Produce the listing below again, exactly as shown.
── Recorded information
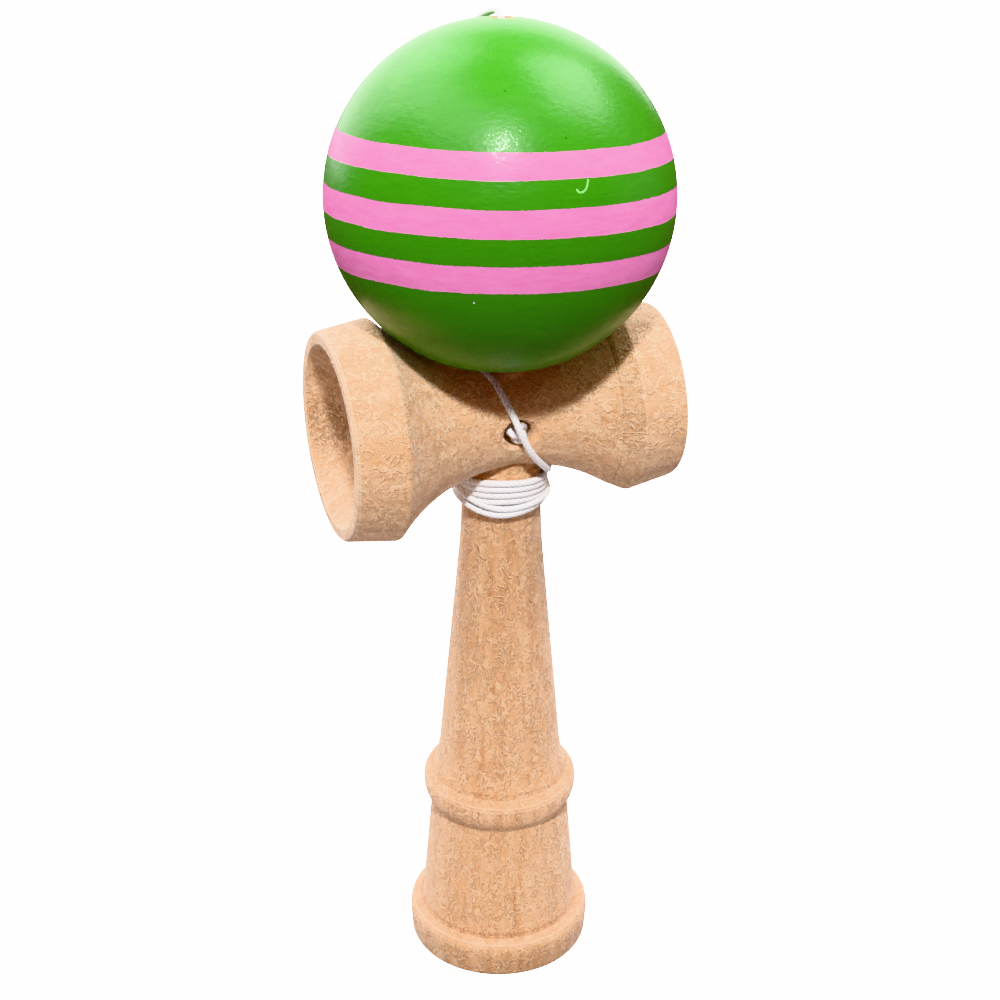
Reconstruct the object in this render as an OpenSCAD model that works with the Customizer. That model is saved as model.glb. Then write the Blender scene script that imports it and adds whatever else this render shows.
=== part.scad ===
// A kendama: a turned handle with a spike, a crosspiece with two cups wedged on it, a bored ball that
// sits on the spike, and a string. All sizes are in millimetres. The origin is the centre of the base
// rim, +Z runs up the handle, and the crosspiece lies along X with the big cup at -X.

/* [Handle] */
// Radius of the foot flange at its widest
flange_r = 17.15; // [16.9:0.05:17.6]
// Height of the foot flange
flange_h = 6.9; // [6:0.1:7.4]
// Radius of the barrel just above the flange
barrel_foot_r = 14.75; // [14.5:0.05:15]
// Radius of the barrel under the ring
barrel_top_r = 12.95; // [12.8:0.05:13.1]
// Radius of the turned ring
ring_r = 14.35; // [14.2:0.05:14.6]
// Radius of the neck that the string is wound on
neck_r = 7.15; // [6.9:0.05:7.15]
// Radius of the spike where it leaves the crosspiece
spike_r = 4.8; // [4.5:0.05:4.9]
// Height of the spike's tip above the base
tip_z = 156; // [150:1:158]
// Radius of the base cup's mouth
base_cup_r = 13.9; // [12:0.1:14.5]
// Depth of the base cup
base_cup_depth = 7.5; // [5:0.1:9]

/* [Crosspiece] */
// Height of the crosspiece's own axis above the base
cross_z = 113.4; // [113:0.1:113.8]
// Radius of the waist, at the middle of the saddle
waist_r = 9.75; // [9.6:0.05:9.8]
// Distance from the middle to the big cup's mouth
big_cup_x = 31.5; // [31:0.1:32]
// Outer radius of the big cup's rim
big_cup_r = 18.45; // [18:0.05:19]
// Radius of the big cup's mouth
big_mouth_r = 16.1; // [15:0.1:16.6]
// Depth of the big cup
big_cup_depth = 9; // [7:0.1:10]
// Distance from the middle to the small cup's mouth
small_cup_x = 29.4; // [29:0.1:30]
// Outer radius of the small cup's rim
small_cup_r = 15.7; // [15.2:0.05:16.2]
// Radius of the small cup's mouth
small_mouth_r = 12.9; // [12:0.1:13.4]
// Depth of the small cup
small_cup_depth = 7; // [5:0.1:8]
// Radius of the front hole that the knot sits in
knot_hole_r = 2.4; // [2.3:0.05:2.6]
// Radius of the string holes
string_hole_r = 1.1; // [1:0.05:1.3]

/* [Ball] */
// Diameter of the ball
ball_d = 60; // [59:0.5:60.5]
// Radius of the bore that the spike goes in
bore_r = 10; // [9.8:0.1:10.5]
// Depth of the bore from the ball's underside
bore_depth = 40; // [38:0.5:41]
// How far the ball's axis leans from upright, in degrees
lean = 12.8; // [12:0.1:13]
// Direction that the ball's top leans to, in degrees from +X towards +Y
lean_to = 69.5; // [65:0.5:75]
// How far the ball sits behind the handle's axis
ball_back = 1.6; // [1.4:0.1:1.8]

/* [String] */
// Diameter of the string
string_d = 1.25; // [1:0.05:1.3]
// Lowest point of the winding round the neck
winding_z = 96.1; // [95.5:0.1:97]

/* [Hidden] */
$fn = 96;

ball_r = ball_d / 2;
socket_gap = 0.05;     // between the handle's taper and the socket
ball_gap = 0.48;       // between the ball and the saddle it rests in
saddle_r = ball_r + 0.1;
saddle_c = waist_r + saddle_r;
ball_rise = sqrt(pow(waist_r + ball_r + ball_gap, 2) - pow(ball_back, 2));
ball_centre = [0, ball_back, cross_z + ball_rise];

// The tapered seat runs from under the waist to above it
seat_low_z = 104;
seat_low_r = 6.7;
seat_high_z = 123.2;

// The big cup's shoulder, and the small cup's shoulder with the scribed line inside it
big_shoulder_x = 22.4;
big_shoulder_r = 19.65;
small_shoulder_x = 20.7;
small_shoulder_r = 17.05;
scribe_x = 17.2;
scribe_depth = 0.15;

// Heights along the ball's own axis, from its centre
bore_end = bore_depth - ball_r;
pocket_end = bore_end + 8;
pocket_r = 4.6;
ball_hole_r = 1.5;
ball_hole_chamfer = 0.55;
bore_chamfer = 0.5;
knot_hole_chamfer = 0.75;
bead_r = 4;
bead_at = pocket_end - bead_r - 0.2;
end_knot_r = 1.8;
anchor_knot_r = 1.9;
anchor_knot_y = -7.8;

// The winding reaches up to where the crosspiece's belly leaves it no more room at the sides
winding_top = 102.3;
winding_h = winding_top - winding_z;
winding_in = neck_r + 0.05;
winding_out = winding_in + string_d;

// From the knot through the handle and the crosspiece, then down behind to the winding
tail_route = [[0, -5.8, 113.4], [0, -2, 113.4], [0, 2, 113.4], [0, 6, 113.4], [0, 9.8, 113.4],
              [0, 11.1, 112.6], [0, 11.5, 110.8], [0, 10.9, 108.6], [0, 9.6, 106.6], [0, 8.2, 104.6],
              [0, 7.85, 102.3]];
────
• [In response]:
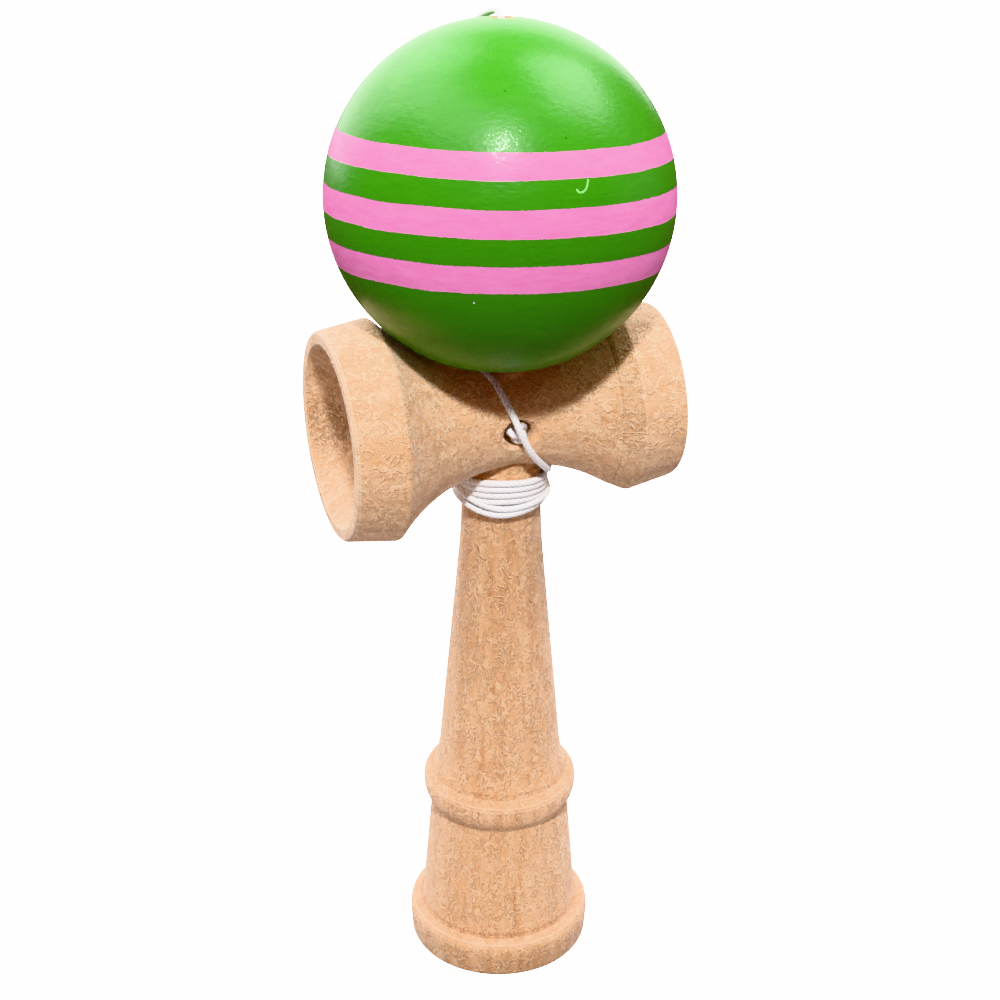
Reconstruct the object in this render as an OpenSCAD model that works with the Customizer. That model is saved as model.glb. Then write the Blender scene script that imports it and adds whatever else this render shows.
=== part.scad ===
// A kendama: a turned handle with a spike, a crosspiece with two cups wedged on it, a bored ball that
// sits on the spike, and a string. All sizes are in millimetres. The origin is the centre of the base
// rim, +Z runs up the handle, and the crosspiece lies along X with the big cup at -X.

/* [Handle] */
// Radius of the foot flange at its widest
flange_r = 17.15; // [16.9:0.05:17.6]
// Height of the foot flange
flange_h = 6.9; // [6:0.1:7.4]
// Radius of the barrel just above the flange
barrel_foot_r = 14.75; // [14.5:0.05:15]
// Radius of the barrel under the ring
barrel_top_r = 12.95; // [12.8:0.05:13.1]
// Radius of the turned ring
ring_r = 14.35; // [14.2:0.05:14.6]
// Radius of the neck that the string is wound on
neck_r = 7.15; // [6.9:0.05:7.15]
// Radius of the spike where it leaves the crosspiece
spike_r = 4.8; // [4.5:0.05:4.9]
// Height of the spike's tip above the base
tip_z = 156; // [150:1:158]
// Radius of the base cup's mouth
base_cup_r = 13.9; // [12:0.1:14.5]
// Depth of the base cup
base_cup_depth = 7.5; // [5:0.1:9]

/* [Crosspiece] */
// Height of the crosspiece's own axis above the base
cross_z = 113.4; // [113:0.1:113.8]
// Radius of the waist, at the middle of the saddle
waist_r = 9.75; // [9.6:0.05:9.8]
// Distance from the middle to the big cup's mouth
big_cup_x = 31.5; // [31:0.1:32]
// Outer radius of the big cup's rim
big_cup_r = 18.45; // [18:0.05:19]
// Radius of the big cup's mouth
big_mouth_r = 16.1; // [15:0.1:16.6]
// Depth of the big cup
big_cup_depth = 9; // [7:0.1:10]
// Distance from the middle to the small cup's mouth
small_cup_x = 29.4; // [29:0.1:30]
// Outer radius of the small cup's rim
small_cup_r = 15.7; // [15.2:0.05:16.2]
// Radius of the small cup's mouth
small_mouth_r = 12.9; // [12:0.1:13.4]
// Depth of the small cup
small_cup_depth = 7; // [5:0.1:8]
// Radius of the front hole that the knot sits in
knot_hole_r = 2.4; // [2.3:0.05:2.6]
// Radius of the string holes
string_hole_r = 1.1; // [1:0.05:1.3]

/* [Ball] */
// Diameter of the ball
ball_d = 60; // [59:0.5:60.5]
// Radius of the bore that the spike goes in
bore_r = 10; // [9.8:0.1:10.5]
// Depth of the bore from the ball's underside
bore_depth = 40; // [38:0.5:41]
// How far the ball's axis leans from upright, in degrees
lean = 12.8; // [12:0.1:13]
// Direction that the ball's top leans to, in degrees from +X towards +Y
lean_to = 69.5; // [65:0.5:75]
// How far the ball sits behind the handle's axis
ball_back = 1.6; // [1.4:0.1:1.8]

/* [String] */
// Diameter of the string
string_d = 1.25; // [1:0.05:1.3]
// Lowest point of the winding round the neck
winding_z = 96.1; // [95.5:0.1:97]

/* [Hidden] */
$fn = 96;

ball_r = ball_d / 2;
socket_gap = 0.05;     // between the handle's taper and the socket
ball_gap = 0.48;       // between the ball and the saddle it rests in
saddle_r = ball_r + 0.1;
saddle_c = waist_r + saddle_r;
ball_rise = sqrt(pow(waist_r + ball_r + ball_gap, 2) - pow(ball_back, 2));
ball_centre = [0, ball_back, cross_z + ball_rise];

// The tapered seat runs from under the waist to above it
seat_low_z = 104;
seat_low_r = 6.7;
seat_high_z = 123.2;

// The big cup's shoulder, and the small cup's shoulder with the scribed line inside it
big_shoulder_x = 22.4;
big_shoulder_r = 19.65;
small_shoulder_x = 20.7;
small_shoulder_r = 17.05;
scribe_x = 17.2;
scribe_depth = 0.15;

// Heights along the ball's own axis, from its centre
bore_end = bore_depth - ball_r;
pocket_end = bore_end + 8;
pocket_r = 4.6;
ball_hole_r = 1.5;
ball_hole_chamfer = 0.55;
bore_chamfer = 0.5;
knot_hole_chamfer = 0.75;
bead_r = 4;
bead_at = pocket_end - bead_r - 0.2;
end_knot_r = 1.8;
anchor_knot_r = 1.9;
anchor_knot_y = -7.8;

// The winding reaches up to where the crosspiece's belly leaves it no more room at the sides
winding_top = 102.3;
winding_h = winding_top - winding_z;
winding_in = neck_r + 0.05;
winding_out = winding_in + string_d;

// From the knot through the handle and the crosspiece, then down behind to the winding
tail_route = [[0, -5.8, 113.4], [0, -2, 113.4], [0, 2, 113.4], [0, 6, 113.4], [0, 9.8, 113.4],
              [0, 11.1, 112.6], [0, 11.5, 110.8], [0, 10.9, 108.6], [0, 9.6, 106.6], [0, 8.2, 104.6],
              [0, 7.85, 102.3]];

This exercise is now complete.